Regional General Secretary (Organisation) of Bharatiya Janata Party, Bihar-Jharkhand Region
- Incumbent
- Assumed office 2021

General Secretary (Organisation) of Bharatiya Janata Party, Bihar
- In office 2011–2021
- Succeeded by: Bhikhubhai Dalsania

General Secretary (Organisation) of Bharatiya Janata Party, Uttar Pradesh
- In office 2003–2011
- Succeeded by: Sunil Bansal

Personal details
- Born: 4 January 1955 (age 71) Belauli, Basti, Uttar Pradesh, India (now Belauli, Sant Kabir Nagar, Uttar Pradesh, India)
- Party: Bharatiya Janata Party
- Parent(s): Girija Pati Tripathi (father) Ganesha Devi (mother)
- Occupation: Politician
- Website: www.nagendranath.in

= Nagendra Nath Tripathi =

Indian politician

Nagendra Nath Tripathi is an Indian politician currently serving as the Regional General Secretary (Organization) of the Bharatiya Janata Party Bihar-Jharkhand region. He has been a pracharak for the Rashtriya Swayamsevak Sangh. He forms a bridge between Rashtriya Swayamsevak Sangh and Bharatiya Janata Party.

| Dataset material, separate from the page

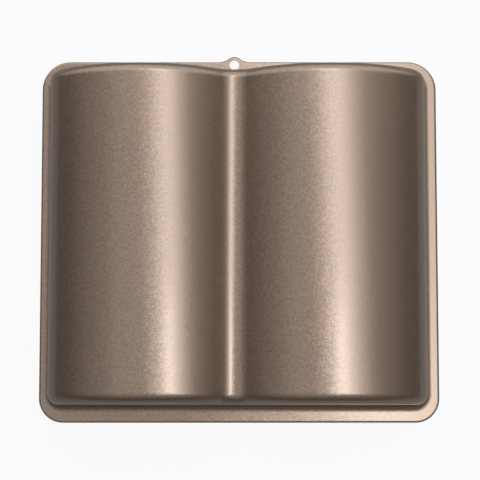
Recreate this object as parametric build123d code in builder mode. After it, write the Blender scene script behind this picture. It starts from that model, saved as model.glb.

==Early life and political career==
Nagendra Nath Tripathi was born on 1 March 1955 in Belauli village of Sant Kabir Nagar (then a part of Basti), Uttar Pradesh. Born into a family of farmers, he is the eldest among the five children to Girjapati Tripathi and Ganesha Devi. During his higher secondary school days in Basti, he joined the local shakha of the Rashtriya Swayamsevak Sangh as a swayamsevak(member).

He went on to become a full-time pracharak, poornkaalik. He was then transferred to Bharatiya Janata Party (BJP). After serving for a long period of about eight years as the General Secretary (Organisation) of the BJP Uttar Pradesh unit, and then as the General Secretary (Organisation) of the BJP Bihar Pradesh unit.